Но почему «закрыты» дневники Кузмина? Я всегда думала, что он один из самых безобидных для советской власти поэтов: он не только никогда не выступал против и никогда ни в чем антисоветском ке был замешан, но даже умер естественной смертью, так что его и посмертно реабилитировать не пришлось. После доверительных разговоров с сотрудниками архива выяснилось, что дневники «закрыты» не за политику, а за «неприличие»: Кузмин был гомосексуалистом. Я знала об этом и, хотя не испытываю никакой симпатии к этой странной породе людей, никогда и подумать не могла, что этот порок (или несчастье) может стать на пути к архивным материалам.
«Но меня не сексуальная, а литературная сторона интересует», - убеждала я архивистов. «Нельзя, - был ответ. - Неприлично». Бедное наше начальство! И об этом ему надо заботиться: как бы, прочитав записки гомосексуалиста, мы не сгорели от стыда за него или, не дай Боже, не соблазнились...

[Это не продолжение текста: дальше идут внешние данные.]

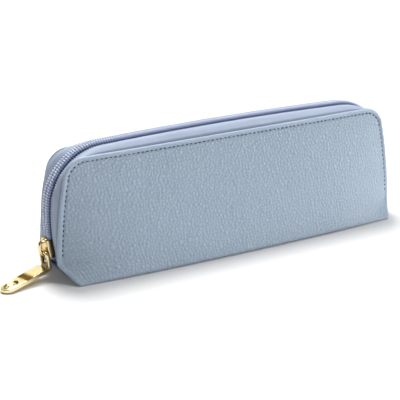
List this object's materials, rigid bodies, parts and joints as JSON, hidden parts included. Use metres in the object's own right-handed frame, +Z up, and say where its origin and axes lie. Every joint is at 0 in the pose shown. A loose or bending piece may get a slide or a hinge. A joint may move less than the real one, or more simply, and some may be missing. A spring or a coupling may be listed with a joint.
{
  "type": "zipped pencil case",
  "caption": "Soft box-shaped pencil case on a flat base, closed by one zip over the top and both ends, with a metal slider, link and pull tab.",
  "frame": {"origin": "middle of the underside of the base, on the surface that the case stands on", "axes": "+X along the case, away from the closed zip's slider; +Y from the panel that swings open towards the fixed back panel; +Z up"},
  "size_m": [0.2337, 0.0496, 0.0679],
  "materials": {
    "pebbled_leather": "soft pebbled artificial leather, satin",
    "smooth_leather": "smooth artificial leather of the zip bands, satin",
    "zip_tape": "fine woven polyester tape",
    "zip_coil": "moulded nylon coil",
    "gold_metal": "polished pale gold plating",
    "lining_cloth": "plain woven lining",
    "foam": "thin sewn-in foam",
    "board": "stiffening board",
    "thread": "close bar of sewing thread"
  },
  "bodies": {
    "back_half": {"base_panel": "pebbled_leather", "back_panel": "pebbled_leather", "back_band": "smooth_leather", "end_gusset_left": "smooth_leather", "end_gusset_right": "smooth_leather", "zip_tape_back": "zip_tape", "zip_coil_back": "zip_coil", "bar_tack_left": "thread", "bar_tack_right": "thread", "lining_back": "lining_cloth", "lining_base": "lining_cloth", "band_lining_back": "lining_cloth", "back_foam": "foam", "base_board": "board"},
    "front_half": {"front_panel": "pebbled_leather", "front_foam": "foam", "lining_front": "lining_cloth", "front_band": "smooth_leather", "band_lining_front": "lining_cloth", "zip_tape_front": "zip_tape", "zip_coil_front": "zip_coil"},
    "slider": {"slider_body": "gold_metal", "slider_bridge": "gold_metal"},
    "link": {"pull_link": "gold_metal"},
    "tab": {"pull_tab": "gold_metal"}
  },
  "joints": [
    {"name": "front_opening", "type": "hinge", "parent": "back_half", "child": "front_half", "pos_m": [0, -0.02485, 0], "axis": [1, 0, 0], "range_deg": [0, 30]},
    {"name": "slider_travel", "type": "hinge", "parent": "back_half", "child": "slider", "pos_m": [-0.0019, 0, 0.03], "axis": [0, 1, 0], "range_deg": [0, 9.5]},
    {"name": "link_swing", "type": "hinge", "parent": "slider", "child": "link", "pos_m": [-0.10455, -0.0008, 0.01387], "axis": [-0.0872, 0.9962, 0], "range_deg": [-2, 90]},
    {"name": "tab_swing", "type": "hinge", "parent": "link", "child": "tab", "pos_m": [-0.10356, -0.00071, 0.00573], "axis": [-0.0872, 0.9962, 0], "range_deg": [-80, 25]}
  ]
}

И все же секс - не политика; здесь еще можно найти лазейку. Мне предложили указать примерное время, когда Кузмин мог упоминать Цветаеву, а «наши хранители сами поищут для вас в его дневниках». К сожалению, о «Нездешнем вечере» они ничего не нашли - не смею думать, что плохо искали, но и поручиться, что Кузмин ничего о нем не записал, не могу. И вдруг - радость: хранители нашли упоминание о Цветаевой. К моему столу в читальном зале подходит милая молоденькая сотрудница с толстенной книгой и, подавая ее мне, смущаясь, предупреждает: «Вам разрешили посмотреть только на странице 685, там упомянута Цветаева». И правда - упомянута. Под датой «8 июля 1921 г.» отмечено среди других письмо от Цветаевой.

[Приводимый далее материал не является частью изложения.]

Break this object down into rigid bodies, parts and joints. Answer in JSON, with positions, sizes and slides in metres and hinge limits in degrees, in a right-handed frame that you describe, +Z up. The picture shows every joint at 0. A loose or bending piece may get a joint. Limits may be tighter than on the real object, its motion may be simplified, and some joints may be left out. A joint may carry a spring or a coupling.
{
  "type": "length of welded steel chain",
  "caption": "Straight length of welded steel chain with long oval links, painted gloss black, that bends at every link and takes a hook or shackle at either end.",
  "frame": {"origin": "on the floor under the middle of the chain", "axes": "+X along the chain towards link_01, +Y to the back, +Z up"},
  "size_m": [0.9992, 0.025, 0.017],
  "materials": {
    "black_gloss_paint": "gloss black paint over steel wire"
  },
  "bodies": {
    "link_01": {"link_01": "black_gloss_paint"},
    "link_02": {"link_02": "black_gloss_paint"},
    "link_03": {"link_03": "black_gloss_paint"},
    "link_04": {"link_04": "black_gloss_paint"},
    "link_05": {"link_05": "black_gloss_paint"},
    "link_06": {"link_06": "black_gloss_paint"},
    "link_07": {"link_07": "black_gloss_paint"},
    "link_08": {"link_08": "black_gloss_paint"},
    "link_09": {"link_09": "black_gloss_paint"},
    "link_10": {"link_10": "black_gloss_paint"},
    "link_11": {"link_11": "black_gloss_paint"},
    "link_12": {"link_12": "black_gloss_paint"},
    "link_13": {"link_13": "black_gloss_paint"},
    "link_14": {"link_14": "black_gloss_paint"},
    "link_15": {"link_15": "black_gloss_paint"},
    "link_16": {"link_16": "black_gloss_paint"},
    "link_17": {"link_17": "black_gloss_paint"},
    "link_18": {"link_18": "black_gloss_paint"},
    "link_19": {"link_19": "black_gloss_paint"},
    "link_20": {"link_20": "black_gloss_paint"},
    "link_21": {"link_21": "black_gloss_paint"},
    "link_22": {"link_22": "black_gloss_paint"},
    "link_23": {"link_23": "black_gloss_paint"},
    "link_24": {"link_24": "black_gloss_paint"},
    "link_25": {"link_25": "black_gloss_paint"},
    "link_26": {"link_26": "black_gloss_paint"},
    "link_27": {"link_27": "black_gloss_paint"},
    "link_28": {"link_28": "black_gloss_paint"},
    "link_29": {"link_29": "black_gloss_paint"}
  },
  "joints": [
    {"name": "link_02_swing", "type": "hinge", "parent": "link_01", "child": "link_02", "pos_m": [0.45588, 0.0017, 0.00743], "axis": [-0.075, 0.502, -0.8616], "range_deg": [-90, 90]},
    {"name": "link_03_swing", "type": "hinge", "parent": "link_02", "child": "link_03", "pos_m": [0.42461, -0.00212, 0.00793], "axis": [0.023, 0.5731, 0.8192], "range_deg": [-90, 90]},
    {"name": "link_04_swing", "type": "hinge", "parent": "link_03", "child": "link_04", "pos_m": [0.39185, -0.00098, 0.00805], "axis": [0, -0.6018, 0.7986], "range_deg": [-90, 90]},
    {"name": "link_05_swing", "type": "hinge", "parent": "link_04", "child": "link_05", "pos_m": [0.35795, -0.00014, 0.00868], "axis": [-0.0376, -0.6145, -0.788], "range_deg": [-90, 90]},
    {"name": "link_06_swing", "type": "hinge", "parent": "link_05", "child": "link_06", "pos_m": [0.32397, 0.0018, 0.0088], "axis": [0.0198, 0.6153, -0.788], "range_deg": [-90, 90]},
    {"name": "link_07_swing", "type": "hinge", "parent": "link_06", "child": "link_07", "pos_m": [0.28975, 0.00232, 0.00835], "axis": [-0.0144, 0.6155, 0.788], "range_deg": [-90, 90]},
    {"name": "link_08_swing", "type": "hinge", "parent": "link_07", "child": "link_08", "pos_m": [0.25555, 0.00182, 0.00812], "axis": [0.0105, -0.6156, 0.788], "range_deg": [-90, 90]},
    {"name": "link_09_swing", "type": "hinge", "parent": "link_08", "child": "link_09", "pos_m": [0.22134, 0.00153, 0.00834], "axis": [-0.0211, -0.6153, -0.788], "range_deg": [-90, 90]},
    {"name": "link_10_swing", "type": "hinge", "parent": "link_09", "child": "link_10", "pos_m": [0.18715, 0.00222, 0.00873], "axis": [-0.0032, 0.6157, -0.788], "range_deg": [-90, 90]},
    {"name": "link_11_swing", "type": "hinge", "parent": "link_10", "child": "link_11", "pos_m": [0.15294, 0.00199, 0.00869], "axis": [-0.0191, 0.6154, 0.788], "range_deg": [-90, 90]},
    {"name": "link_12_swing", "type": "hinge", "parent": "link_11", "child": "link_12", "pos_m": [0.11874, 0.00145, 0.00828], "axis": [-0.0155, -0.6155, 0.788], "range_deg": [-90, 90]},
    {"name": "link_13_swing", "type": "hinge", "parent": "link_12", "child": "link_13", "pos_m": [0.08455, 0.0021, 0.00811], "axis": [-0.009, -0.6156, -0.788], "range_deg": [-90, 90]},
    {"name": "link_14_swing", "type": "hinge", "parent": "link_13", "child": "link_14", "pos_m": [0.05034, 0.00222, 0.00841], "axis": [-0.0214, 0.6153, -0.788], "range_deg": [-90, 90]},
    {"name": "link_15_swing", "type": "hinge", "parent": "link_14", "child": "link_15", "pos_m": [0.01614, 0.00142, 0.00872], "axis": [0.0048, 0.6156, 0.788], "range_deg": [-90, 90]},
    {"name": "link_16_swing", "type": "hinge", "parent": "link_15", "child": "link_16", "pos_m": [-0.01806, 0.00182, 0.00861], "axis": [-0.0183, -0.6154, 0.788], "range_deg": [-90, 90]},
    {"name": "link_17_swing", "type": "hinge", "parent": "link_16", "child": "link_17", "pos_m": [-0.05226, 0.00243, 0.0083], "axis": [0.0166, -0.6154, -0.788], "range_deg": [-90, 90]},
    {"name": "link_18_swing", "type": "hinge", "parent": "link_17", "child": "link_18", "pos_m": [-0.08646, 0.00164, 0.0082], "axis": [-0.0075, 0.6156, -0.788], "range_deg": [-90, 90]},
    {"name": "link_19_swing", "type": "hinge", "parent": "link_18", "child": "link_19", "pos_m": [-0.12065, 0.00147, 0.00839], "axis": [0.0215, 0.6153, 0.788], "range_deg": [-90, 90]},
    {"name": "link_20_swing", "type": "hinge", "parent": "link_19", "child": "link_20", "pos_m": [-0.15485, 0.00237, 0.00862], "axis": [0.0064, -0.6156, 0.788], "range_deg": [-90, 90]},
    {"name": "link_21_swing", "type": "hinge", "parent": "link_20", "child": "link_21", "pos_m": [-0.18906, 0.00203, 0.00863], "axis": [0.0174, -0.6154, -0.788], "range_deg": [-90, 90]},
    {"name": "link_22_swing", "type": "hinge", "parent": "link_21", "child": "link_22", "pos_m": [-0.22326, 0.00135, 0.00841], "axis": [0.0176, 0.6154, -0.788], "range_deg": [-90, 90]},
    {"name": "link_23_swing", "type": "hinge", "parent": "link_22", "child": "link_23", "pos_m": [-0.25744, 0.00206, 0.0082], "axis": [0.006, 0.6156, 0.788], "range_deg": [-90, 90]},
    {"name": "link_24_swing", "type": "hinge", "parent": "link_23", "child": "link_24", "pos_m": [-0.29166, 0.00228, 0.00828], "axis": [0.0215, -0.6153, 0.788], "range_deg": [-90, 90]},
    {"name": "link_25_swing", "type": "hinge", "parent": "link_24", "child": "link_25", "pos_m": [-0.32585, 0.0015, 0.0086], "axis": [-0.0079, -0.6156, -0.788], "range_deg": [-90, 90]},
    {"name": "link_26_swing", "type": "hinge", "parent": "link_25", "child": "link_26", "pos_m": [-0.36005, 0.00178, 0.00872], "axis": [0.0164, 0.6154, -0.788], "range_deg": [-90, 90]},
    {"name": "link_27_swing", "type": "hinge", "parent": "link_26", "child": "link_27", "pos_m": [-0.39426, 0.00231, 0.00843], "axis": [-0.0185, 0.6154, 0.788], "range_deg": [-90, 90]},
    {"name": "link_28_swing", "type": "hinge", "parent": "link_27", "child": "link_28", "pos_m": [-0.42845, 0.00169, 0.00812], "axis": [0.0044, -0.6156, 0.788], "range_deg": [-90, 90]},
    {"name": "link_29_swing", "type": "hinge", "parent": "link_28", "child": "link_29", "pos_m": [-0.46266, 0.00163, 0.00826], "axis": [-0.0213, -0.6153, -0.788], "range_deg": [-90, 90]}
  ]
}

Тогда, воровато оглядываясь, я все-таки начинаю листать и смотреть то, что у меня в руках. [...]
Вот все, что я успела незаконно выписать из «закрытых» дневников Кузмина. Могла ли я не переписать этого, могла ли дать этим записям, на мгновение оказавшимся у меня в руках, опять скрыться в небытии архива? Все, что относится к Блоку и Кузмину, - это наша культура, наша история. Какая же здесь государственная тайна? Вопрос этот, конечно, чисто риторический, потому что государственной тайной в нашей стране пронизана вся жизнь, а то, что касается истории, - особенно. И государственные архивы призваны эту тайну - охранять. Вот мы и дошли до главного слова - охранять.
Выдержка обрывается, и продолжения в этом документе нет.